* Exercise aim: Write out, word for word, only the data from its first line to the line containing "round flange on".

* Raw data:
(begin)

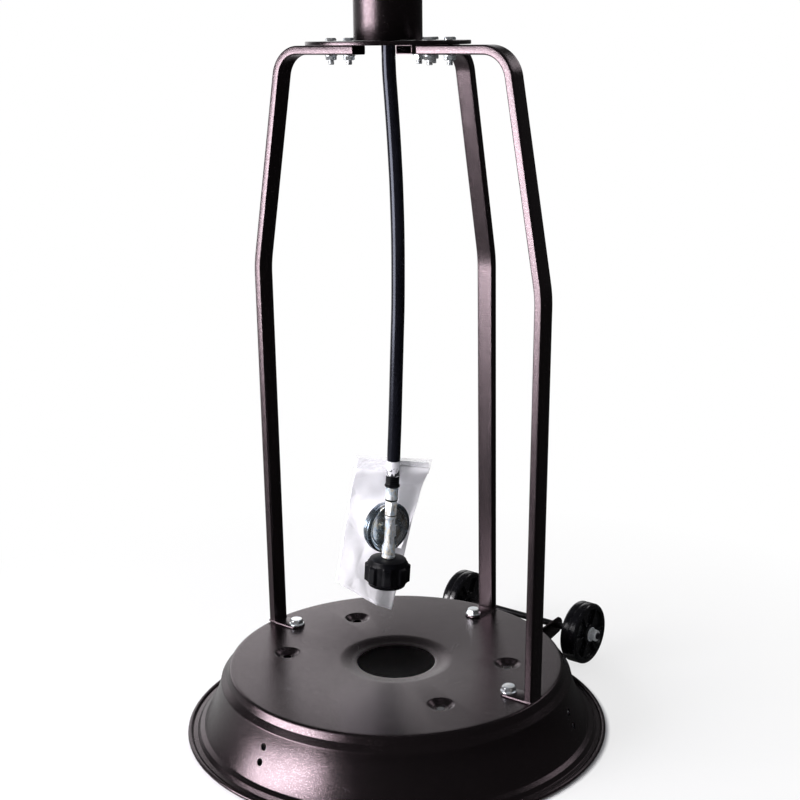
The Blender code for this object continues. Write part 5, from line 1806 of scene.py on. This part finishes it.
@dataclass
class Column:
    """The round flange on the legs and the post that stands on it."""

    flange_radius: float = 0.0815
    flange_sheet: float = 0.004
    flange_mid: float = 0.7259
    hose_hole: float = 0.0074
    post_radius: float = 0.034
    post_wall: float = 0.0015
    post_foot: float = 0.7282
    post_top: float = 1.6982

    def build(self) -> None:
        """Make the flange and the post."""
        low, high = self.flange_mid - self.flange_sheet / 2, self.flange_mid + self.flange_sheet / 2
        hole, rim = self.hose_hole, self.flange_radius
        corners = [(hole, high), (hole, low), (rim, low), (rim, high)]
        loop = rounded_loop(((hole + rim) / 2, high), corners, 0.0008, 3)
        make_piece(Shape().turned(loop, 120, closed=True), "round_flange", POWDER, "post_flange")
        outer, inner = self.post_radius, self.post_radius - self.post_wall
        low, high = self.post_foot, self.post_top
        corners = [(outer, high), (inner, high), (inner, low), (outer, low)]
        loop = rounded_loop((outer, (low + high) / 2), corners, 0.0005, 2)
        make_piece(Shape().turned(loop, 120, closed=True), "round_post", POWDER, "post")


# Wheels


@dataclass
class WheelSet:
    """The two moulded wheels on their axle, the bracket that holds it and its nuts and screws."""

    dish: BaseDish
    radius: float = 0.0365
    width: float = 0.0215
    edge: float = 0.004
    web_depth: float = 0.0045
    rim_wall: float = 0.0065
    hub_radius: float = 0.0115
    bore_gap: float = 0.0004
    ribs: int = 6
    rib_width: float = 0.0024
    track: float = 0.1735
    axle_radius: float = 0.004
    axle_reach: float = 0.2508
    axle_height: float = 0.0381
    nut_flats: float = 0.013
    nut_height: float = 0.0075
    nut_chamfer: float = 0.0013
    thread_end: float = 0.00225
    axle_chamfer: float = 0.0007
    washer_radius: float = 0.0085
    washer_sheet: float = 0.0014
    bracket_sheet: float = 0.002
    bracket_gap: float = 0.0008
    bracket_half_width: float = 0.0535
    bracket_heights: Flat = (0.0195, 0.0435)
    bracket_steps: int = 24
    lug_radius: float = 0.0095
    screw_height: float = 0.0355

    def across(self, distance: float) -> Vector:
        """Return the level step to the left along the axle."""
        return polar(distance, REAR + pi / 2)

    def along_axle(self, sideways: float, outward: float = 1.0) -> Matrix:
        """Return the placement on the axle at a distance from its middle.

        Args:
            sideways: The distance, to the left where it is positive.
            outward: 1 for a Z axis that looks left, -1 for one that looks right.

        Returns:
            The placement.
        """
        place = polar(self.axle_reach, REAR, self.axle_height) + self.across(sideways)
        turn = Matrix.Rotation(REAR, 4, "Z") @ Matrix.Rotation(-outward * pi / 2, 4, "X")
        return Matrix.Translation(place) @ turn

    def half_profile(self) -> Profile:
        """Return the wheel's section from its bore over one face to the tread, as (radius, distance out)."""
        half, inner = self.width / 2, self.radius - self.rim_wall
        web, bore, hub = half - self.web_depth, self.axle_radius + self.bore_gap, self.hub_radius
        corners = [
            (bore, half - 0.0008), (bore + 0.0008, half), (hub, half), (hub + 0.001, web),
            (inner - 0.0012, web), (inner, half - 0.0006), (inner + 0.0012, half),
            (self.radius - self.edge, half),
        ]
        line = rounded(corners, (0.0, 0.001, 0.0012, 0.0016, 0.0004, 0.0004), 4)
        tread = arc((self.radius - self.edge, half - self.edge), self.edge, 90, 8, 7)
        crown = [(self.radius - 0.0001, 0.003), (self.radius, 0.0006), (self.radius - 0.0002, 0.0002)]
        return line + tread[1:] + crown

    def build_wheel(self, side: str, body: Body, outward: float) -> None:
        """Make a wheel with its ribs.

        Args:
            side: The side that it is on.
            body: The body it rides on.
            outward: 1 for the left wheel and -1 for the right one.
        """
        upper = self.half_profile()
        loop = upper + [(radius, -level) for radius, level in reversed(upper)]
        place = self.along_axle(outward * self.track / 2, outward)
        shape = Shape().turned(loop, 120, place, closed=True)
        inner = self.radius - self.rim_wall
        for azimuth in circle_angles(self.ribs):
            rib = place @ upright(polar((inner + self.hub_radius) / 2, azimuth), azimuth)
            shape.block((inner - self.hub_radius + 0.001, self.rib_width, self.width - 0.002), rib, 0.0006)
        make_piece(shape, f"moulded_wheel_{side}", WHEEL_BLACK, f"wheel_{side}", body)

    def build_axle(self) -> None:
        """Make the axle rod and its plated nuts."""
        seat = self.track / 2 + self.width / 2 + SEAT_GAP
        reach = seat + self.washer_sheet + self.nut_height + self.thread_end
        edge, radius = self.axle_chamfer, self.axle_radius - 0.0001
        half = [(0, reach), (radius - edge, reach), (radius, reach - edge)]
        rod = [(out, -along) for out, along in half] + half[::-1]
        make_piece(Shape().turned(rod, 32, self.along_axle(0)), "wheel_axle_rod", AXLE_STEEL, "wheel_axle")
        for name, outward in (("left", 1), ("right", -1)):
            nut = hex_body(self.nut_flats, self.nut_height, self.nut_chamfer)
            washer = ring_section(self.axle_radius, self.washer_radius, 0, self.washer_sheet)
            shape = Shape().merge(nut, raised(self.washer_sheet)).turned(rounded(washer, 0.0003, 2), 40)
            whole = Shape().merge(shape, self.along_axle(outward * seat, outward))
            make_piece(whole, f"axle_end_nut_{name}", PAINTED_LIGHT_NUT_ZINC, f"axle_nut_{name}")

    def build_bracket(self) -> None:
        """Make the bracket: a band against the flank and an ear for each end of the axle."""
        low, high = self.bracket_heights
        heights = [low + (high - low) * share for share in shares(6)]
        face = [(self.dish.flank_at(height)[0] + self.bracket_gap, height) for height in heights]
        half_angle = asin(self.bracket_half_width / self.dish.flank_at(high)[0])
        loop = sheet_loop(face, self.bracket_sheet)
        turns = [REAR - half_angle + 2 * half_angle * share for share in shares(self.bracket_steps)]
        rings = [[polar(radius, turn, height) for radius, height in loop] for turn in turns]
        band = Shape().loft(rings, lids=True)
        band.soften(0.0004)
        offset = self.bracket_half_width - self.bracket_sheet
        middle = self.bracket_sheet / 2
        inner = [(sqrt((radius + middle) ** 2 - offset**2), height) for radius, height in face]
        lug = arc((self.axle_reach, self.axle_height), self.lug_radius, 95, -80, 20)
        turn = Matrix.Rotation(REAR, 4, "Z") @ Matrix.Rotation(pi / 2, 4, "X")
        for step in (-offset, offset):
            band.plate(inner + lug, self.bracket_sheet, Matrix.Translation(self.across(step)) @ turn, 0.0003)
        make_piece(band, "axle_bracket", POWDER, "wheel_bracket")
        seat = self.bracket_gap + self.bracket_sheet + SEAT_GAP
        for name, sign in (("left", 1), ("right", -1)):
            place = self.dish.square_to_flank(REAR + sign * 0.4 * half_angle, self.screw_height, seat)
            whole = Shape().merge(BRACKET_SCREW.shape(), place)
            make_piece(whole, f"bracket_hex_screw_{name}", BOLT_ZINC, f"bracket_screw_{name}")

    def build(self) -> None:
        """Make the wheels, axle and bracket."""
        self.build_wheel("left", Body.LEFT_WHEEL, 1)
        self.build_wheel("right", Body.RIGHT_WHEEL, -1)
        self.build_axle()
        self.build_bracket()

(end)

* Result of the exercise:
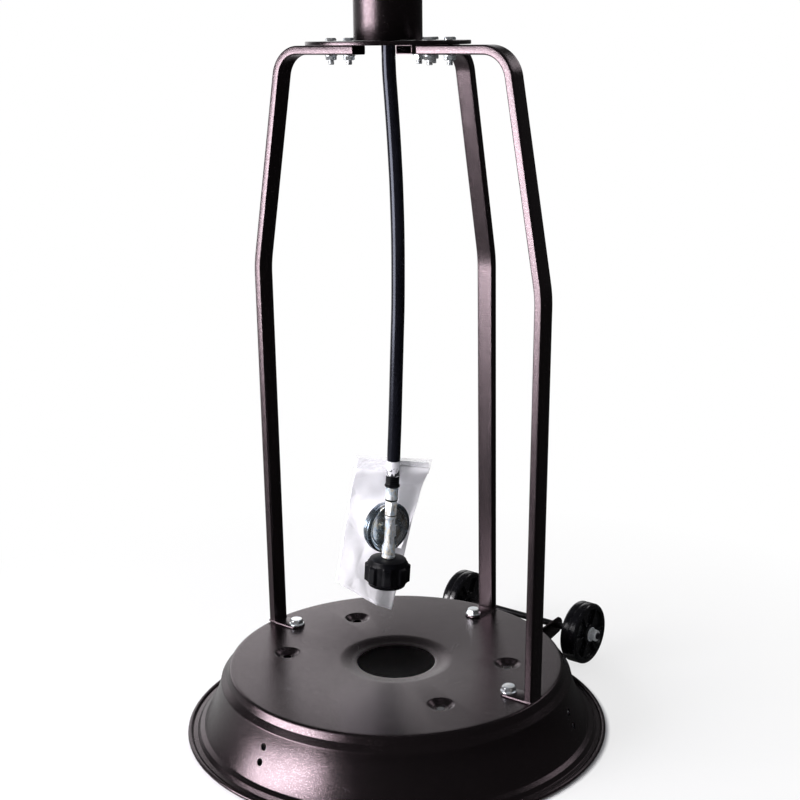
The Blender code for this object continues. Write part 5, from line 1806 of scene.py on. This part finishes it.
@dataclass
class Column:
    """The round flange on the legs and the post that stands on it."""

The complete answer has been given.